## START Data section

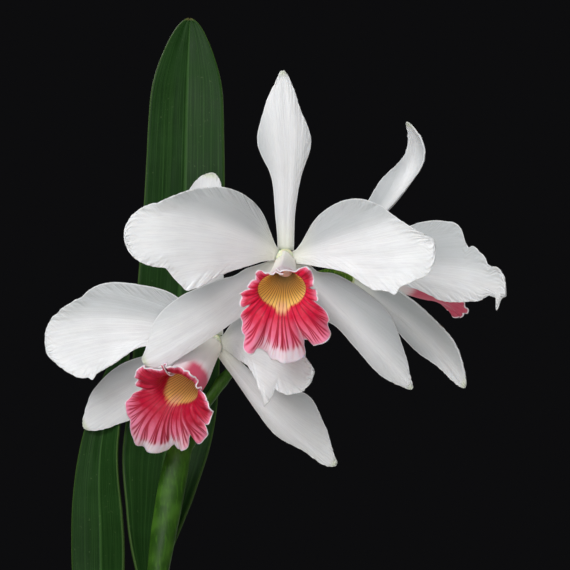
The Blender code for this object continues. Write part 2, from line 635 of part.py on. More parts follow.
def blade(azimuth, length, sweep, left, right, bend=0, tip=0.2, least=1.4, cup=(0, 0), keel=0,
          wave=(0, 0), root=TEPAL_ROOT, front=0.0, along=12, across=4):
    """Grid of a petal or sepal in its bloom's axes.

    The midrib leaves the collar at azimuth, in degrees clockwise from up as the bloom's viewer sees it,
    and turns by bend along its length. It leans forward by the angles in sweep. The half widths left and
    right, in millimetres, stand at equal steps from root to tip.
    """
    fine = np.linspace(0, 1, FINE_STEPS + 1)
    lean = np.radians(smooth_steps(sweep, fine))[:, None]
    turn = np.radians(azimuth + bend * (fine - 0.3))
    level = np.zeros_like(turn)
    outward = np.stack([np.sin(turn), level, np.cos(turn)], axis=-1)
    heading = np.cos(lean) * outward + np.sin(lean) * np.array([0, -1.0, 0])
    step = length * MM * (heading[1:] + heading[:-1]) / 2 / FINE_STEPS
    start = outward[0] * root + np.array([0, -front, 0])
    midrib = np.vstack([start, start + np.cumsum(step, axis=0)])
    side = np.stack([np.cos(turn), level, -np.sin(turn)], axis=-1)
    face = np.cross(side, heading)
    t = np.linspace(0, 1, along + 1)
    at = np.round(t * FINE_STEPS).astype(int)
    s = np.linspace(-1, 1, across + 1)
    close = rounded_tip(t, tip)
    half_left = np.maximum(smooth_steps(np.array(left) * MM, t) * close, least * MM)
    half_right = np.maximum(smooth_steps(np.array(right) * MM, t) * close, least * MM)
    half = np.where(s < 0, half_left[:, None], half_right[:, None])
    mean = (half_left + half_right)[:, None] / 2
    rise = smooth_steps(np.array(cup, float), t)[:, None] * mean * s**2
    rise = rise - keel * MM * np.exp(-((s / 0.2) ** 2)) * np.clip(mean / (10 * MM), 0, 1)
    grow = np.clip(t * 1.6, 0, 1)[:, None]
    ripple = wave[0] * MM * grow * np.abs(s) ** 2.5
    ripple = ripple * np.sin(math.tau * wave[1] * t[:, None] + np.where(s < 0, 0.0, 2.1))
    across_way = side[at][:, None] * (half * s)[..., None]
    return midrib[at][:, None] + across_way + face[at][:, None] * (rise + ripple)[..., None]


def smooth_between(value, low, high):
    """0 below low, 1 above high, and a smooth rise between them."""
    share = np.clip((value - low) / (high - low), 0, 1)
    return share**2 * (3 - 2 * share)


def running_share(values):
    """Running mean of values, from 0 at the first to their mean at the last."""
    return np.concatenate([[0], np.cumsum((values[1:] + values[:-1]) / 2)]) / (len(values) - 1)


def trumpet(skirt, droop, tube=44, radii=(5.2, 6.1, 8.0, 10.6), wide=1.26, flare=100, snap=2.2,
            frill=(1.6, 11), around=36, along=8, yaw=0, overlap=8, hood=0.85):
    """Grid of a lip: a sheet rolled into a tube about the column, which flares into a frilled skirt.

    skirt holds the flared length, in millimetres, at equal steps of angle once round from the top, past
    the left side, the bottom and the right side, back to the top. The skirt turns outward by flare
    degrees, most of it near the mouth where snap is high, and hood is how far its top stays straight.
    """
    t = np.linspace(0, 1, along + 1)[:, None]
    inner = np.clip(t / LIP_TUBE_SHARE, 0, 1)
    outer = np.clip((t - LIP_TUBE_SHARE) / (1 - LIP_TUBE_SHARE), 0, 1)
    psi = np.radians(np.linspace(-180 - overlap, 180 + overlap, around + 1))[None, :]
    reach = smooth_steps(np.array(skirt) * MM, (psi[0] + math.pi) / math.tau)[None, :]
    bore = smooth_steps(np.array(radii) * MM, inner[:, 0])[:, None]
    fine = np.linspace(0, 1, FINE_STEPS + 1)
    turn = math.radians(flare) * (1 - (1 - fine) ** snap)
    straight = hood * smooth_between(np.degrees(np.abs(psi)), LIP_HOOD_START, LIP_HOOD_FULL)
    out_share = np.interp(outer, fine, running_share(np.sin(turn)))
    on_share = np.interp(outer, fine, running_share(np.cos(turn)))
    spread = reach * (out_share + (LIP_HOOD_LEAN * outer - out_share) * straight)
    onward = reach * (on_share + (outer - on_share) * straight)
    frill_height = frill[0] * MM * outer**1.5 * np.clip(reach / (20 * MM), 0.4, 1.2)
    onward = onward + frill_height * np.sin(frill[1] * psi + 0.8)
    lap = LIP_LAP * psi / math.pi
    stretch = 1 + (wide - 1) * inner
    ahead = LIP_START + tube * MM * inner + onward
    sideways = np.sin(psi) * ((bore + lap) * stretch + spread)
    upward = -np.cos(psi) * (bore + lap + spread)
    tilt = math.radians(droop)
    aim = math.radians(yaw)
    forward = -np.cos(tilt) * ahead - np.sin(tilt) * upward
    height = -np.sin(tilt) * ahead + np.cos(tilt) * upward
    x = sideways * math.cos(aim) - forward * math.sin(aim)
    y = sideways * math.sin(aim) + forward * math.cos(aim)
    return np.stack([x, y, height], axis=-1)


def make_column(name, parts, material, parent, droop):
    """Collar that carries the tepals, and the column that stands on it inside the lip's tube."""
    tilt = math.radians(droop)
    way = Vector((0, -math.cos(tilt), -math.sin(tilt)))
    narrow = COLLAR_RADIUS - COLLAR_EDGE
    collar = (
        (-COLLAR_BACK, narrow),
        (-COLLAR_BACK + COLLAR_EDGE, COLLAR_RADIUS),
        (COLLAR_FRONT - COLLAR_EDGE, COLLAR_RADIUS),
        (COLLAR_FRONT, narrow),
        (COLLAR_FRONT + GAP, COLLAR_FACE_RADIUS),
    )
    points = [Vector((0, -ahead, 0)) for ahead, _ in collar]
    points += [way * ahead * MM for ahead, _ in COLUMN_SHAFT]
    radii = [radius for _, radius in collar]
    radii += [radius * MM for _, radius in COLUMN_SHAFT]
    tube_object(name, points, radii, parts, material, parent, sides=12)


def make_bloom(which, spec, parts, materials):
    anchor = bpy.data.objects.new(f"bloom_{which}", None)
    parts.objects.link(anchor)
    anchor.location = Vector(spec["place"]) * MM
    anchor.rotation_euler = (-math.radians(spec["pitch"]), 0, math.radians(spec["yaw"]))
    for kind, shape in spec["tepals"].items():
        is_petal = kind.startswith("petal")
        thickness = PETAL_THICKNESS if is_petal else SEPAL_THICKNESS
        material = materials["petal"] if is_petal else materials["sepal"]
        sheet_object(f"{which}_{kind}", blade(**shape), thickness, parts, material, anchor)
    lip_points = trumpet(**spec["lip"])
    sheet_object(f"{which}_lip", lip_points, LIP_THICKNESS, parts, materials["lip"], anchor)
    make_column(f"{which}_column", parts, materials["column"], anchor, spec["lip"]["droop"])
    back = anchor.rotation_euler.to_matrix() @ Vector((0, 1, 0))
    start = anchor.location + back * (COLLAR_BACK + GAP)
    straight = start + back * PEDICEL_STRAIGHT
    count = 2 + 3 * len(spec["pedicel"])
    route = smooth_route((tuple(start / MM), tuple(straight / MM), *spec["pedicel"]), count)
    widths = smooth_steps(np.array(PEDICEL_RADII) * MM, np.linspace(0, 1, count))
    tube_object(f"{which}_pedicel", route, widths, parts, materials["stem"])


def make_materials():
    return {
        "pot": new_material("terracotta", (0.45, 0.17, 0.08), 0.85),
        "bark": new_material("fir_bark", (0.10, 0.05, 0.03), 0.9),
        "root": new_material("rhizome", (0.36, 0.38, 0.24), 0.7),
        "bulb": new_material("pseudobulb", (0.16, 0.26, 0.07), 0.5),
        "leaf": new_material("leaf", (0.05, 0.14, 0.03), 0.45),
        "stem": new_material("stem", (0.17, 0.32, 0.06), 0.5),
        "sheath": new_material("sheath", (0.22, 0.36, 0.10), 0.5),
        "petal": new_material("petal", (0.88, 0.87, 0.87), 0.6),
        "sepal": new_material("sepal", (0.86, 0.86, 0.84), 0.6),
        "lip": new_material("lip", (0.72, 0.06, 0.16), 0.5),
        "column": new_material("column", (0.85, 0.85, 0.65), 0.5),
    }


def main():
    clear_scene()
    parts = new_collection("cattleya_orchid")
    cutters = new_collection("cutters")
    materials = make_materials()
    make_pot(parts, cutters, materials["pot"])
    make_medium(parts, cutters, materials["bark"])
    make_rhizome(parts, cutters, materials["root"])
    for name, spec in BULBS.items():
        make_bulb(name, spec, cutters, parts, materials["bulb"])
    make_leaves(parts, materials["leaf"])
    make_sheath(parts, materials["sheath"])
    make_peduncle(parts, materials["stem"])
    for which, spec in BLOOMS.items():
        make_bloom(which, spec, parts, materials)
    bpy.context.view_layer.update()


main()
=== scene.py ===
"""Potted cattleya orchid: the fine surfaces, the materials, the light and the camera.

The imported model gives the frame. Every piece here repeats the rule that shapes its node, on a finer grid,
and adds what the node leaves out: ruffles, pleats, veins, papery sheaths, loose bark and moss.
"""
import json
import math

import bmesh
import bpy
import numpy as np
from bpy.props import FloatProperty, FloatVectorProperty, IntProperty, PointerProperty
from mathutils import Matrix, Vector

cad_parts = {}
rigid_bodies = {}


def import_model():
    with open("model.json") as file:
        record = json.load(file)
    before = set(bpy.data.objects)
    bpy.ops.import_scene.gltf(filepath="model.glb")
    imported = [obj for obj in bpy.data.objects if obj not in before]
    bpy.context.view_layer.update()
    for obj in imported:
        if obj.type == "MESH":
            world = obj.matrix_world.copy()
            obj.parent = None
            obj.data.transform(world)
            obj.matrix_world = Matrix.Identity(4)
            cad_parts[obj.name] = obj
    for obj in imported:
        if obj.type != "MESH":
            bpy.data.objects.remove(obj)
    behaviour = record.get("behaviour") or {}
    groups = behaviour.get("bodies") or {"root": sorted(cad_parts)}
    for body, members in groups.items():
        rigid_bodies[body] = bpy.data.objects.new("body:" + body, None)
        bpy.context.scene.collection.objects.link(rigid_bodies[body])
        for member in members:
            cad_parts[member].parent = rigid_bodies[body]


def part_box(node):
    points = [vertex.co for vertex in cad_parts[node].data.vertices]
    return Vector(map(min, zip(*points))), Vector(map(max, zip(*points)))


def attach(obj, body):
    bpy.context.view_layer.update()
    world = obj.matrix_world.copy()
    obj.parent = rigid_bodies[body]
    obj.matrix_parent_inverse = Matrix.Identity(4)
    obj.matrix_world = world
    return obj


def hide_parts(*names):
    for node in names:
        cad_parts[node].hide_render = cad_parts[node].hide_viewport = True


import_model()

bl_info = {
    "name": "Potted cattleya orchid",
    "version": (1, 0, 0),
    "blender": (4, 5, 0),
    "location": "3D View > Sidebar > Orchid",
    "description": "Builds a potted cattleya orchid with three open blooms, and the stage it stands on",
    "category": "Add Mesh",
}

MM = 0.001
GAP = 0.3 * MM

# Camera: the photograph's frame is 570 pixels square, and a pixel is 0.57 mm at one metre
PHOTO_PIXELS = 570
PIXEL_AT_METRE = 0.57 * MM
CAMERA_PLACE = (0.065, -1.035, 0.450)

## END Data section

[Problem description]
Take each line containing the string "record" and copy it out.

[Solution to this exercise]
        record = json.load(file)
    behaviour = record.get("behaviour") or {}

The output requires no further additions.